Syllables

1Our staff teams up to review several of the latest literary offerings from the Celtic world!

The Road from Castlebarnagh
By Paddy O’Brien
Orpen Press / 316 pp / $24.95
Irish traditional musician, composer and collector Paddy O’Brien can now add storyteller to his resume with this endearing recollection of rural life in Daingean, County Offaly. Subtitled Growing Up in Irish Music, the work is both a melodic memoir that spans a career of more than fifty years and a bird’s-eye perspective on the region’s timeless countryside social life. With plenty of good yarns to go around, and relayed in a smooth and soothing lilt (much like the many jigs, reels and airs played by O’Brien himself) readers might feel like they are sitting at the scribe’s kitchen table, swapping stories over freshly-baked biscuits and a hot cup of tea. Warm, witty, wise and wonderful, The Road from Castlebarnagh is a musical journey worth taking.

Four New Words for Love
By Michael Cannon
Freight Books / 229pp / £8.99

The fourth novel from Scottish author Michael Cannon explores the powerful, life-affirming qualities of friendship in its many forms. The story’s opening chapters are propelled by the passionate friendships between three disparate young women growing up in working-class Glasgow: Gina is a smart girl from a disadvantaged home who becomes accidentally pregnant; Lolly is her big-breasted, big-hearted friend and Ruth, is an insecure, shadowy girl who is dominated by her socially ambitious mother. After tragedy strikes, Gina ends up alone and desperate in London where she is rescued by the platonic friendship of a reserved widower, Christopher. The story blossoms in these later chapters. Christopher’s character is sensitively drawn and his loneliness and growing feelings for Gina are beautifully evoked as is her burgeoning confidence. But the reader fears for them both when a careless remark from Christopher threatens their contentment. The novel’s denouement is compelling.

Bearing the People Away
By June Skinner Sawyers
CBU Press / 320 pp / $24.95

Subtitled The Portable Highland Clearances Companion, this all-in-one work is part reference guide, part handbook, part travel guide and part resource digest. By way of chronology and encyclopedic listings, Sawyers details the global Scottish Diaspora following the great Highland Clearances of 1790-1855. The result is a fascinating survey that connects the Celtic dots across the globe, highlighting a people determined to preserve and promote their history and heritage. Particularly stirring are the passages on the individuals, both renowned and unknown, past and present, who have called the world’s attention to what now must be reconsidered as cultural genocide.

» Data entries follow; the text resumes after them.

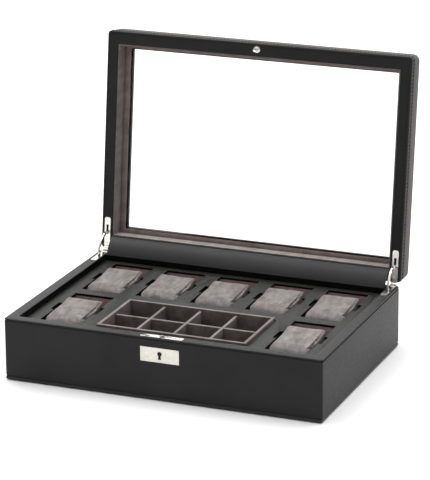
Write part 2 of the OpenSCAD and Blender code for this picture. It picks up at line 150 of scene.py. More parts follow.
def noise_value(nodes, links, where, scale, detail=3.0, roughness=0.55):
    node = nodes.new("ShaderNodeTexNoise")
    node.inputs["Scale"].default_value = scale
    node.inputs["Detail"].default_value = detail
    node.inputs["Roughness"].default_value = roughness
    links.new(where, node.inputs["Vector"])
    return node.outputs["Fac"]


def ramp(nodes, links, value, low, high, start=0.3, end=0.7):
    node = nodes.new("ShaderNodeValToRGB")
    node.color_ramp.elements[0].position = start
    node.color_ramp.elements[1].position = end
    node.color_ramp.elements[0].color = (*low, 1)
    node.color_ramp.elements[1].color = (*high, 1)
    links.new(value, node.inputs["Fac"])
    return node.outputs["Color"]


def spread(nodes, links, value, low, high, start=0.3, end=0.7):
    node = nodes.new("ShaderNodeMapRange")
    for socket, number in zip(("From Min", "From Max", "To Min", "To Max"),
                              (start, end, low, high)):
        node.inputs[socket].default_value = number
    links.new(value, node.inputs["Value"])
    return node.outputs["Result"]


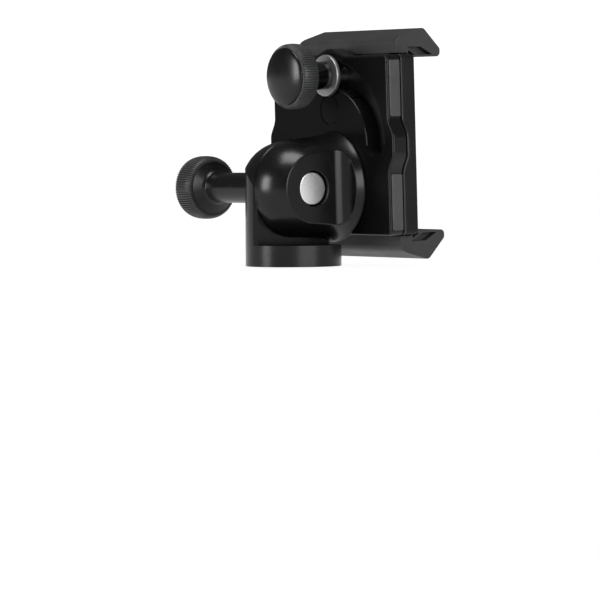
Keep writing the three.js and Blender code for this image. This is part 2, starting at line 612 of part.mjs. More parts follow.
const jawTurn = { upper: 0, lower: 180 };
for (const [name, degrees] of Object.entries(jawTurn)) {
  const at = (body) => placed(body.rotate([0, degrees, 0]).translate([0, 0, CLAMP_Z]));
  add(`${name}_jaw_arm`, at(jawArm()), steel);
  add(`${name}_jaw_pad`, at(jawPad()), rubber);
}
add("turn_pivot_screw", placed(pivotScrew()), steel);

// ---- lock: stud through the slot, washer, knob with shank, knurled rim and domed cap ----
const lockZ = CLAMP_Z + SLOT_R;
const washerY = PLATE_Y - GAP - LOCK_WASHER_T;
const shankY = washerY - 0.15;
const lockRimY = shankY - LOCK_SHANK_L;
const lockRimY0 = lockRimY - LOCK_KNOB_T;
const lockCoreR = 6.6;
const atLock = (body) => placed(body.translate([0, 0, lockZ]));
add("lock_stud",
  atLock(turn("y", [[lockRimY - 2, 0], [lockRimY - 2, STUD_R - 0.5], [lockRimY - 1.5, STUD_R],
    [FACE_Y - 1.5, STUD_R], [FACE_Y - 1.5, 0]], 32)), steel);
add("lock_washer",
  atLock(turn("y", [[washerY, STUD_R + RUN], [washerY, LOCK_WASHER_R - 0.3], [washerY + 0.3, LOCK_WASHER_R],
    [washerY + LOCK_WASHER_T, LOCK_WASHER_R], [washerY + LOCK_WASHER_T, STUD_R + RUN]], 48)), steel);
add("lock_knob_shank",
  atLock(turn("y", [[shankY, STUD_R + RUN], [shankY, LOCK_SHANK_R], [lockRimY + 0.15, LOCK_SHANK_R],
    [lockRimY + 0.15, LOCK_KNOB_R - 2], [lockRimY + 0.02, lockCoreR], [lockRimY0 + 2.6, lockCoreR],
    [lockRimY0 + 2.6, 0], [lockRimY - 2.4, 0], [lockRimY - 2.4, STUD_R + RUN]].reverse(), 48)), black);
add("lock_knob_rim", atLock(knurledRing(LOCK_KNOB_R, lockRimY0, lockRimY, lockCoreR + 0.1)), black);
add("lock_knob_cap",
  atLock(turn("y", [[lockRimY0 - 2.2, 0], [lockRimY0 - 2.0, 4.5], [lockRimY0 - 1.5, 7.6],
    [lockRimY0 - 0.8, 9.2], [lockRimY0 - 0.15, LOCK_KNOB_R - 1.05], [lockRimY0 - 0.15, lockCoreR - 0.3],
    [lockRimY0 + 2.4, lockCoreR - 0.3], [lockRimY0 + 2.4, 0]], 48)), black);

export default group;
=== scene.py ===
import math

import bmesh
import bpy
from mathutils import Matrix, Vector


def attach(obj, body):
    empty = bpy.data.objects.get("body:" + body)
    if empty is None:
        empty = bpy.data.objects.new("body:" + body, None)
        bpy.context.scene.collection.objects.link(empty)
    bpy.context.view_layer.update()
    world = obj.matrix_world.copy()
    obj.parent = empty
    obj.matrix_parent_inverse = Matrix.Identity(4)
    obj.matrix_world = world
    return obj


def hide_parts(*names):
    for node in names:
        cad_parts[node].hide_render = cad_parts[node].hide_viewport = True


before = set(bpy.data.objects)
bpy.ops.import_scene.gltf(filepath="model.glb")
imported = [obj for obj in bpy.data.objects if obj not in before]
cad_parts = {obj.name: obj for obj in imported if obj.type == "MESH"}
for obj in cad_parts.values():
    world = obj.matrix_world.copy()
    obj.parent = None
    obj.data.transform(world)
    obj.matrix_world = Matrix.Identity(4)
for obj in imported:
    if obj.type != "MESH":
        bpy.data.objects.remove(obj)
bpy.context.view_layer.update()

# ---- Studio ----
# A long lens stands a little above the base's level and looks at the clamp's back and its right side.
# The floor is pale and glows of itself, and the soft boxes leave it out. One of them lights the right side,
# one the hub's dome, and one the jaws from above.
MM = 0.001
CAMERA_AZIMUTH = math.radians(52.43)
CAMERA_HEIGHT = math.radians(2.52)
CAMERA_ROLL = math.radians(-0.365)
CAMERA_DISTANCE = 1.1715
LENS = 217.3
right = Vector((math.cos(CAMERA_AZIMUTH), math.sin(CAMERA_AZIMUTH), 0))
back = Vector((math.sin(CAMERA_AZIMUTH) * math.cos(CAMERA_HEIGHT),
               -math.cos(CAMERA_AZIMUTH) * math.cos(CAMERA_HEIGHT), math.sin(CAMERA_HEIGHT)))
up = back.cross(right)
look_at = right * 0.00198 + Vector((0, 0, -0.01111))
bpy.ops.object.select_all(action="DESELECT")
bpy.ops.object.camera_add()
camera = bpy.context.object
camera.data.lens = LENS
camera.data.sensor_width = 36
tilted_right = right * math.cos(CAMERA_ROLL) + up * math.sin(CAMERA_ROLL)
tilted_up = up * math.cos(CAMERA_ROLL) - right * math.sin(CAMERA_ROLL)
turned_camera = Matrix((tilted_right, tilted_up, back)).transposed().to_4x4()
camera.matrix_world = Matrix.Translation(look_at + back * CAMERA_DISTANCE) @ turned_camera
bpy.context.scene.camera = camera
bpy.context.scene.view_settings.view_transform = "Standard"

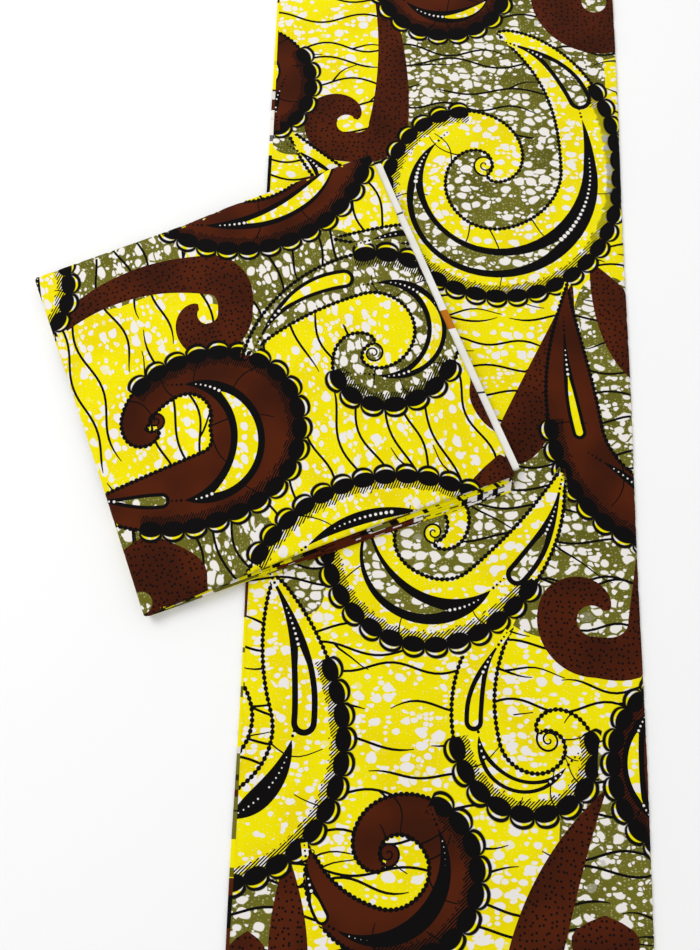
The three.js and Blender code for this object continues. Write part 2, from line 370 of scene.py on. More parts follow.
def leaf(art, row):
    """A drop along a line, round at its start and pointed at its end."""
    line = bent_line(row["x"], row["y"], row["heading"], row["length"], row["bend"])
    s = np.linspace(0, 1, len(line))
    peak = row["peak"]
    rounded = np.sqrt(np.clip(1 - (1 - s / peak) ** 2, 0, 1))
    pointed = np.cos(np.pi / 2 * np.clip((s - peak) / (1 - peak), 0, 1)) ** 0.9
    half = np.where(s < peak, rounded, pointed) * row["width"] / 2 + 0.3
    art.fill(tube(line, half), row["ink"])
    if row["beads"]:
        for side in (-1, 1):
            art.beads(line + side * normals_of(line) * half[:, None])


def veins(art, box, along, gap, seed):
    """Thin wavy lines that cross the cloth side by side, some of them forked."""
    rng = np.random.default_rng(seed)
    x0, y0, x1, y1 = box
    heading = 0 if along == "x" else 90
    at, high = (y0, y1) if along == "x" else (x0, x1)
    start, stop = (x0, x1) if along == "x" else (y0, y1)
    at += gap * rng.uniform(0.2, 0.8)
    while at < high:
        reach = start - rng.uniform(0, 60)
        while reach < stop:
            length = rng.uniform(170, 380)
            off = at + rng.normal(0, gap * 0.14)
            place = (reach, off) if along == "x" else (off, reach)
            bend = rng.uniform(-14, 14)
            line = bent_line(*place, heading - bend / 2, length, bend, 8, rng.uniform(0.22, 0.42),
                             length / rng.uniform(90, 150), rng.uniform(0, 6))
            s = np.linspace(0, 1, len(line))
            art.stroke(line, VEIN * (0.35 + 0.65 * np.clip(np.minimum(s, 1 - s) * 12, 0, 1)))
            if rng.random() < 0.6:
                k = rng.integers(3, len(line) - 4)
                turn = rng.choice([-1, 1]) * rng.uniform(22, 40)
                heading_here = heading_of(line[k + 1] - line[k])
                fork = bent_line(*line[k], heading_here + turn, rng.uniform(40, 90), -turn * 0.9, 8, 0.2, 1)
                art.stroke(fork, VEIN * np.linspace(1, 0.4, len(fork)))
            reach += length + rng.uniform(2, 26)
        at += gap * rng.uniform(0.75, 1.3)


# Where the motifs lie, in millimetres from the middle of the laid stretch or of the bundle
EVEN = (0, 0, 1)
SCROLL = ("name x y radius leave hand wide tight lean tail bend swell half lead thin snail "
          "ink ground scallops")
HOOK = "x y leave hand hole gap tail bend slim half sweep"
PATCH = "x y across along turn"
LEAF = "x y heading length bend width peak ink beads"
NEEDLE = "x y to_x to_y bulge width line solid ink"
CRESCENT = "x y to_x to_y bulge width line ink peak solid0 solid1 dot"

LAID_PATCHES = table(PATCH, [
    (72, 470, 140, 125, 0),
    (190, 560, 62, 60, 0),
    (-70, 350, 24, 40, 0),
    (202, 60, 46, 130, 0),
    (112, -60, 40, 62, 0),
    (150, -165, 100, 95, 0),
    (64, -122, 46, 48, 0),
    (-160, -190, 26, 50, 0),
    (180, -505, 52, 130, 0),
    (-205, -575, 40, 62, 0),
    (-196, 375, 30, 26, 0),
])
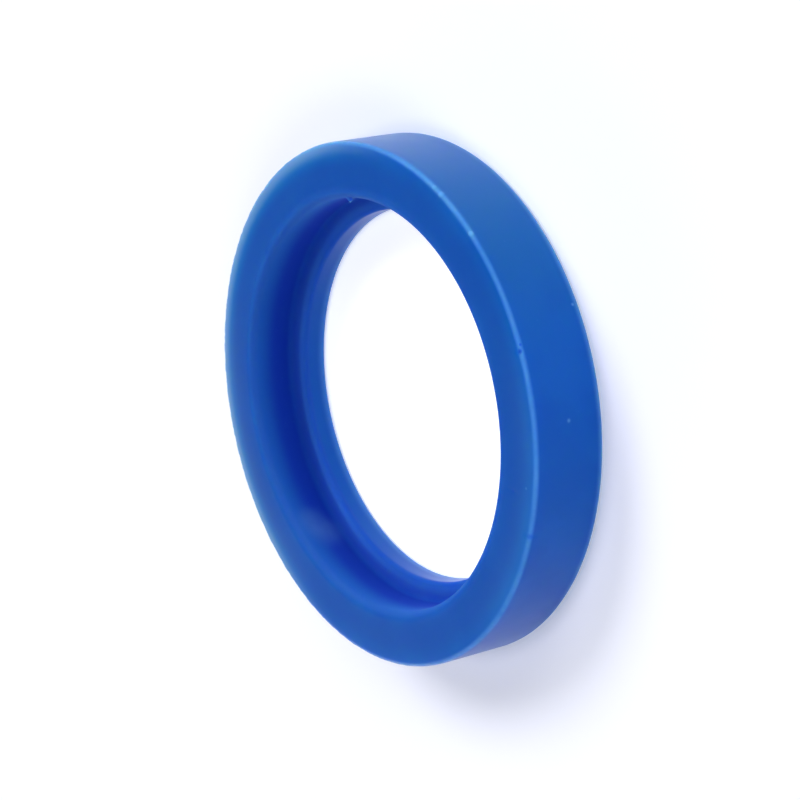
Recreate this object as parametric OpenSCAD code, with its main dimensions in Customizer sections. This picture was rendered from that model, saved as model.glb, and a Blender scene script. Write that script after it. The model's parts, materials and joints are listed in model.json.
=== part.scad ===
// Sanitary union gasket: a moulded ring with an L-shaped section.
// The ring lies on the face of its lip, with the recess open upwards.
// Lengths are in millimetres, Z is the axis of the ring and Z = 0 is the lip-side sealing face.

/* [Body] */
// Outside diameter, which sits in the counterbore of the union
outer_d = 32; // [30:0.2:60]
// Height between the two sealing faces
ring_h = 5; // [4:0.1:10]

/* [Recess] */
// Diameter of the recess that slips over the end of the liner
recess_d = 25.2; // [24.8:0.1:28]
// Radius of the soft edge at the mouth of the recess
mouth_r = 0.4; // [0.1:0.05:1]
// Radius of the fillet between the recess wall and the lip
root_r = 0.5; // [0.1:0.05:0.8]

/* [Lip] */
// Diameter of the flow bore through the lip, which is flush with the tube
bore_d = 23; // [10:0.1:23.6]
// Thickness of the lip
lip_t = 1.6; // [0.8:0.1:3.5]
// Radius of both edges of the lip at the flow bore
lip_edge_r = 0.25; // [0.05:0.05:0.5]

/* [Outer edges] */
// Radius of the outer edge on the recess side
front_edge_r = 0.3; // [0.1:0.05:1]
// Radius of the outer edge on the lip side
back_edge_r = 0.3; // [0.1:0.05:1]

/* [Smoothness] */
// Steps round the ring
ring_steps = 180; // [60:12:360]
// Steps round the small radii of the section
edge_steps = 32; // [16:4:64]

/* [Hidden] */
outer_r = outer_d / 2;
recess_r = recess_d / 2;
bore_r = bore_d / 2;
// How far a cutting shape runs past the face it cuts, or a joined one into the body
overrun = 0.2;

// What rounding takes off a corner at the origin, where the body lies towards -X and -Y
module corner_cut(radius) {
    translate([-radius, -radius])
        difference() {
            square(radius + overrun);
            circle(radius, $fn = edge_steps);
        }
}

// What a fillet adds to a corner at the origin, where the open side is towards -X and +Y
module corner_fill(radius) {
    difference() {
        translate([-radius, -overrun])
            square([radius + overrun, radius + overrun]);
        translate([-radius, radius])
            circle(radius, $fn = edge_steps);
    }
}

// Wall of the ring between the outside and the recess, over its full height
module wall_section() {
    translate([recess_r, 0])
        square([outer_r - recess_r, ring_h]);
}

// Lip that reaches inwards from the foot of the wall to the flow bore
module lip_section() {
    translate([bore_r, 0])
        square([outer_r - bore_r, lip_t]);
}

// Half section of the ring, with its soft moulded edges
module ring_section() {
    difference() {
        union() {
            wall_section();
            lip_section();
            translate([recess_r, lip_t])
                corner_fill(root_r);
        }
        translate([outer_r, ring_h])
            corner_cut(front_edge_r);
        translate([outer_r, 0])
            mirror([0, 1])
                corner_cut(back_edge_r);
        translate([recess_r, ring_h])
            mirror([1, 0])
                corner_cut(mouth_r);
        translate([bore_r, lip_t])
            mirror([1, 0])
                corner_cut(lip_edge_r);
        translate([bore_r, 0])
            rotate(180)
                corner_cut(lip_edge_r);
    }
}

// The whole gasket, one moulded piece
module gasket() {
    color("royalblue")
        rotate_extrude($fn = ring_steps)
            ring_section();
}

gasket();
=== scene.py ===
"""Looks of the sanitary union gasket: one moulded ring with an L-shaped section.

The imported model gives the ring's place and main sizes. The script sweeps the same section, with its soft
moulded edges, round the axis, adds the fine traces that moulding and handling leave, and sets the ring on a
pale board under soft light. Lengths with _mm in their name are millimetres; Blender gets metres.
"""

import json
import logging
import math
from dataclasses import dataclass, field
from enum import Enum, IntEnum
from typing import Any, Union

import bpy
from mathutils import Matrix, Vector


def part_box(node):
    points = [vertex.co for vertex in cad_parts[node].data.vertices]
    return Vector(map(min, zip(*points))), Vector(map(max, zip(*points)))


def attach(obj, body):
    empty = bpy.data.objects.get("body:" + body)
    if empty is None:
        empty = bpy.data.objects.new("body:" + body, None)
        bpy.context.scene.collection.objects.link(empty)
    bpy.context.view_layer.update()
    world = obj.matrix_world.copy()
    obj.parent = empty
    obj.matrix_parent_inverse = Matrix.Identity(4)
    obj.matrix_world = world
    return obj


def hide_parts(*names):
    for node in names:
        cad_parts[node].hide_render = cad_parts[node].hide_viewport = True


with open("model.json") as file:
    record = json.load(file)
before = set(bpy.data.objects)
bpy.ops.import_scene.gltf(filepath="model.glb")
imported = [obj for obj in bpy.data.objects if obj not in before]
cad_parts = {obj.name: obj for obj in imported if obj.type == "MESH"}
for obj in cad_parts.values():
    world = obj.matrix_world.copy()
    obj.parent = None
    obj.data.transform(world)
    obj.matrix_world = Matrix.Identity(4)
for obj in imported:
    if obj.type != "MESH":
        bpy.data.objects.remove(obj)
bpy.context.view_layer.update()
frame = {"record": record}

MM = 0.001
WHITE = (1.0, 1.0, 1.0, 1.0)
COS_45 = math.sqrt(0.5)
log = logging.getLogger("gasket")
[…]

Though academic in essence, Bearing the People Away is an easy and even read, and an excellent and essential work for anyone interested in Scottish emigration stories. ~ SPC

Seán Keating; Art, Politics and Building the Irish Nation
By Éimear O’Connor
Irish Academic Press / 384 pp / $59.95

An acclaimed arts academic in Ireland, O’Conner’s in-depth study of one of that country’s most controversial voices and visual artists Seán Keating (1889-1977) is an illuminating look at both the man and the era in which he lived. Drawing lines between Keating’s work and the political and social unrest on the Emerald Isle – particularly during its rise to independence – the author makes a strong case for the artist both reflecting, and ultimately betraying, his times. The result will leave readers wondering if art merely mirrors life or the other way around. Beautifully illustrated with over 200 paintings, sketches and photographs, the question seems almost moot; Keating’s brilliant use of colour, lighting, depth and texture were masterful and stood well beyond any political and social milieu.